Passive investing is another misnomer (marketing term) as the word implies no activity. In reality there is a continuum between highly active day trading and the completely passive investors who buy shares, put them in a drawer and forget about them, totally ignoring any corporate action notices that turn up. As far as I know there are no funds/ITs that offer this total neglect level of activity. Market cap index funds are the most passive collective investments as trades are only done as a result of certain corporate actions or companies leaving and joining the index. If a fund weights by anything else, p/b, beta, dividend yield, etc. then additional trades will be required to rebalance the portfolio. So if any investment fund is deserving of the label “Passive”, it would be the a cap weighted index fund, even though the fund is not really passive.

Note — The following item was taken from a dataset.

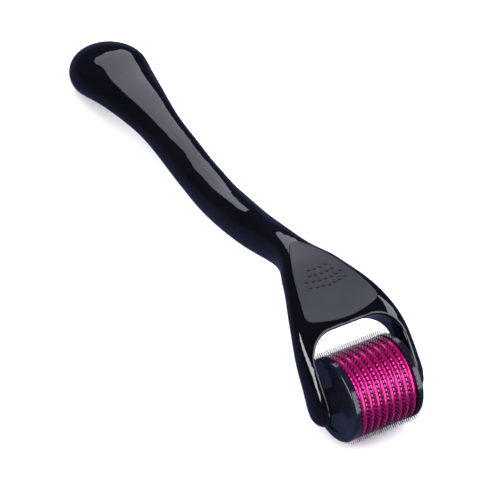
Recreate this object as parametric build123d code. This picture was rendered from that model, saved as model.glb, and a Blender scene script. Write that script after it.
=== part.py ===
from build123d import *
import math
import os

# Derma roller: a curved two-shell handle with a fork, and a drum of nine needle
# discs that turns on a steel pin between the fork arms.
#
# Design frame (millimetres): origin between the fork tips, +X along the axle, +Y from
# the drum towards the tail of the handle, +Z out of the thumb side.  Every part is
# moved to its resting place (drum and tail both on the ground) when it is saved.

BASE = (Align.CENTER, Align.CENTER, Align.MIN)     # a cylinder that stands on its plane
CLEAR = 50.0                  # longer than any section of the roller, for cuts right through

# ---------------------------------------------------------------- drum
AXLE_Y, AXLE_Z = 1.85, -0.45
ROWS = 9                      # needle discs
ROW_PITCH = 2.05
DISC_THICKNESS = 0.25
TEETH = 60                    # needles on one disc
TOOTH_TIP_R = 12.0
TOOTH_ROOT_R = 10.3
TOOTH_BASE = 0.46             # width of a needle where it leaves the disc
TOOTH_FLAT = 0.06             # width of its tip
RIB_R = 10.85                 # crown of a spacer ring
RIB_EDGE = 0.5                # how far the ring's rim rounds down at its edges
CORE_R = 6.0                  # keyed hub tube
CORE_FIT = 0.03
KEY_WIDTH = 2.0
KEY_HEIGHT = 0.9
CAP_R = 10.9
CAP_OUTER_X = 10.1
CAP_SHOULDER = 0.6
CAP_DISH_R = 8.6              # shallow recess in the outer face of an end cap
CAP_DISH = 0.35
BOSS_R = 3.3                  # thrust boss that keeps the cap off the fork arm
BOSS_CHAMFER = 0.3
PIN_R = 1.25
PIN_CHAMFER = 0.25
PIN_FIT = 0.01                # press fit of the pin in core and caps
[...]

Weighing by anything else than market cap affects relative prices which is the real active effect. In that sense a fund can make no trades whatsoever and still be called active. Hence “passive” emerges as a synonym for index investing. But it doesn’t matter really if it is perfectly accurate. It has rather informative nature and can hardly be a marketing term because it is not particularly positive in this world. Isn’t it better to be active? I mean, better marketing decisions come to mind. I wouldn’t be surprised if it had been the active industry that put the label.